Description of the task: Only the lines from the start of the data through the one containing "plinth_turn = 4.2; // [-22:0.1:22]" belong in your answer; return them exactly.

Source excerpt:
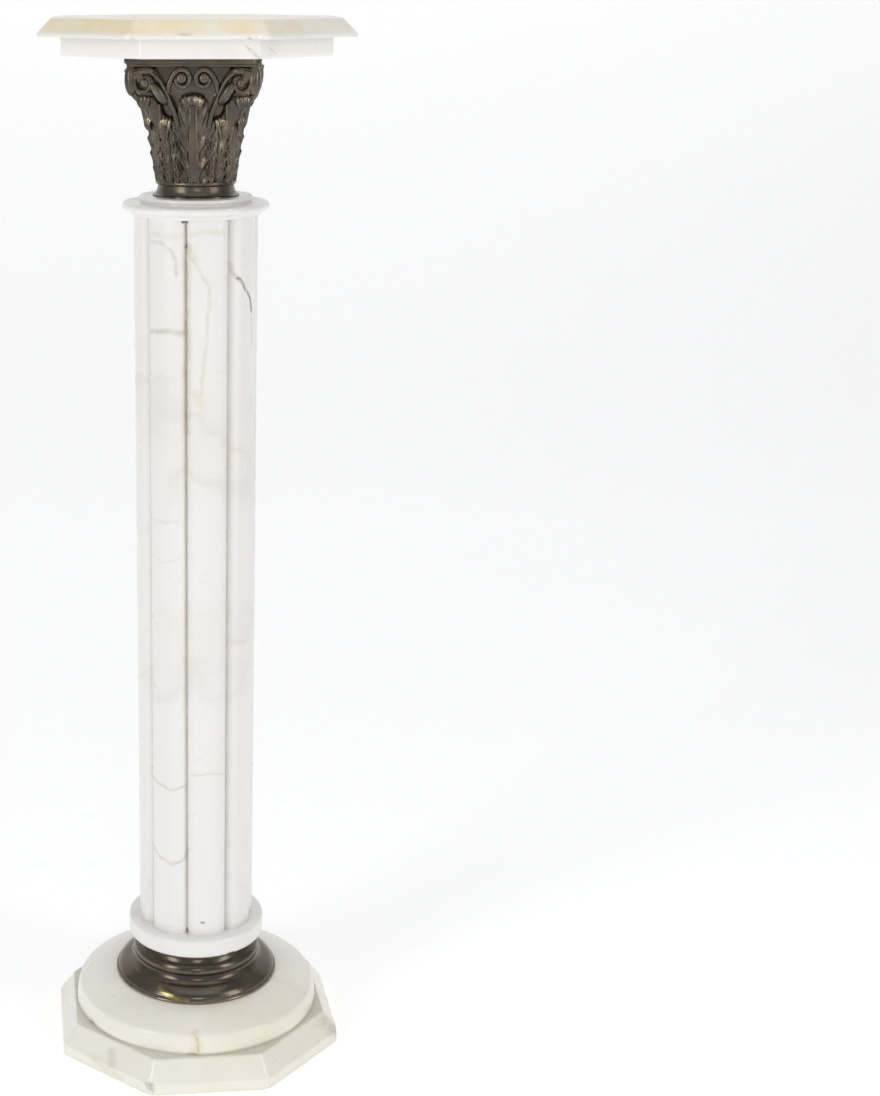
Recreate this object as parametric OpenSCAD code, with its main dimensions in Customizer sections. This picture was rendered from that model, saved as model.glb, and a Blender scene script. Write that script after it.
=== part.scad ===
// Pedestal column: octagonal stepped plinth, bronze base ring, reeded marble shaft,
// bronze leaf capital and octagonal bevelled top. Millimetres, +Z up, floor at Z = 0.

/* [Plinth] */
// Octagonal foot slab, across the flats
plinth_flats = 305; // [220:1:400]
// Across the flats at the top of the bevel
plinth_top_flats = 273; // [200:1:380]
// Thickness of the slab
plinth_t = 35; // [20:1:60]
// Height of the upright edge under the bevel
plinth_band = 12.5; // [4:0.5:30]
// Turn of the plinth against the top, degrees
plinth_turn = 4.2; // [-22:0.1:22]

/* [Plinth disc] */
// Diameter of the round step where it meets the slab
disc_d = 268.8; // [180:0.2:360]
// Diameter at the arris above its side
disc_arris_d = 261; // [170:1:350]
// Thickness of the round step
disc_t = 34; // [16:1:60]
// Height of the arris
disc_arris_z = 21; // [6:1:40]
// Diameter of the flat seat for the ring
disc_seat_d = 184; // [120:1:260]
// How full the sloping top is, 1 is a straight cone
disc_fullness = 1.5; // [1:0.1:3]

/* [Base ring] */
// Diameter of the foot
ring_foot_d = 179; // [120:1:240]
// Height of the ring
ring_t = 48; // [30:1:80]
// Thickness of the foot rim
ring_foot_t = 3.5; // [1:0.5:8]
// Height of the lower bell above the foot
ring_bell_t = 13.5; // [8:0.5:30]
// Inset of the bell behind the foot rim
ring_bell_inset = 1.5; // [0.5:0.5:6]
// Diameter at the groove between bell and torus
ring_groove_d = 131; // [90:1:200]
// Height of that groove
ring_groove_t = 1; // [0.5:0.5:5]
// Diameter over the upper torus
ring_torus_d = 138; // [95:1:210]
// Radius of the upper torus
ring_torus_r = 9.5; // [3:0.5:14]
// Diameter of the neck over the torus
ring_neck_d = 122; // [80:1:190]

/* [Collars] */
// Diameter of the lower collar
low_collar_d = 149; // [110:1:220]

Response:
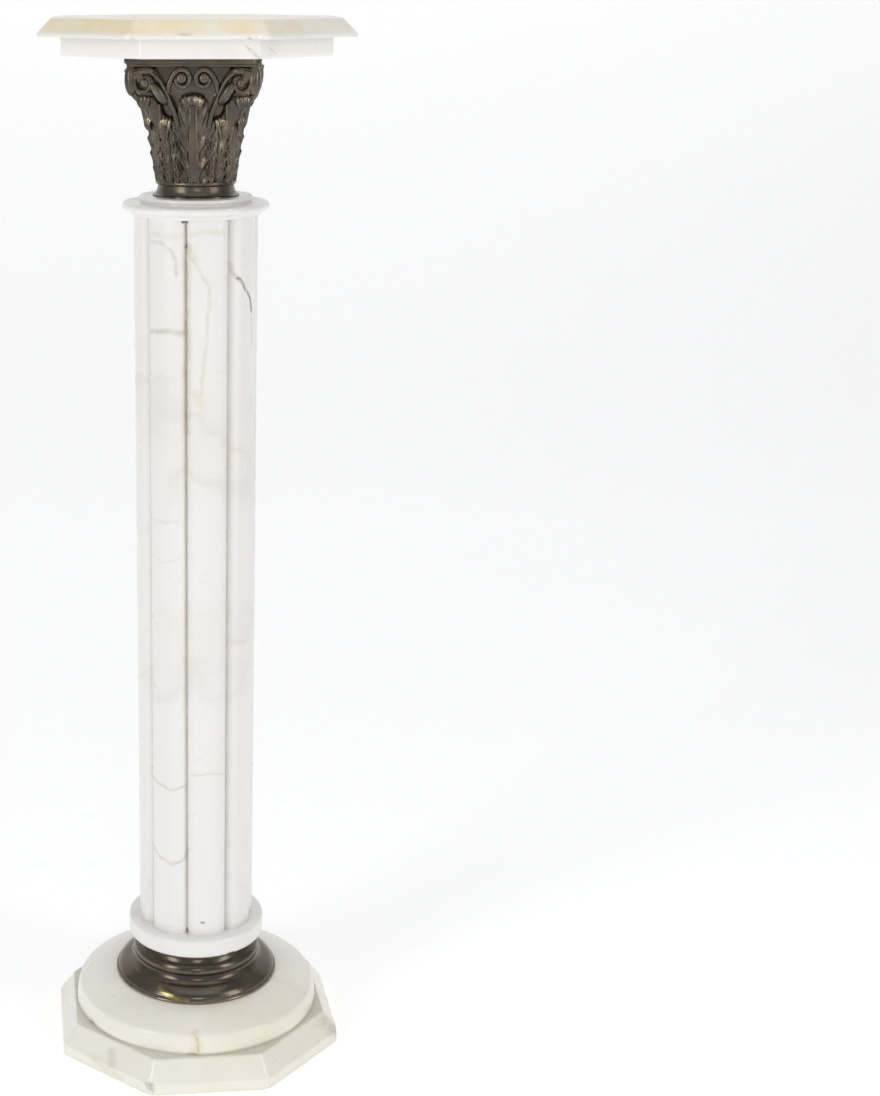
Recreate this object as parametric OpenSCAD code, with its main dimensions in Customizer sections. This picture was rendered from that model, saved as model.glb, and a Blender scene script. Write that script after it.
=== part.scad ===
// Pedestal column: octagonal stepped plinth, bronze base ring, reeded marble shaft,
// bronze leaf capital and octagonal bevelled top. Millimetres, +Z up, floor at Z = 0.

/* [Plinth] */
// Octagonal foot slab, across the flats
plinth_flats = 305; // [220:1:400]
// Across the flats at the top of the bevel
plinth_top_flats = 273; // [200:1:380]
// Thickness of the slab
plinth_t = 35; // [20:1:60]
// Height of the upright edge under the bevel
plinth_band = 12.5; // [4:0.5:30]
// Turn of the plinth against the top, degrees
plinth_turn = 4.2; // [-22:0.1:22]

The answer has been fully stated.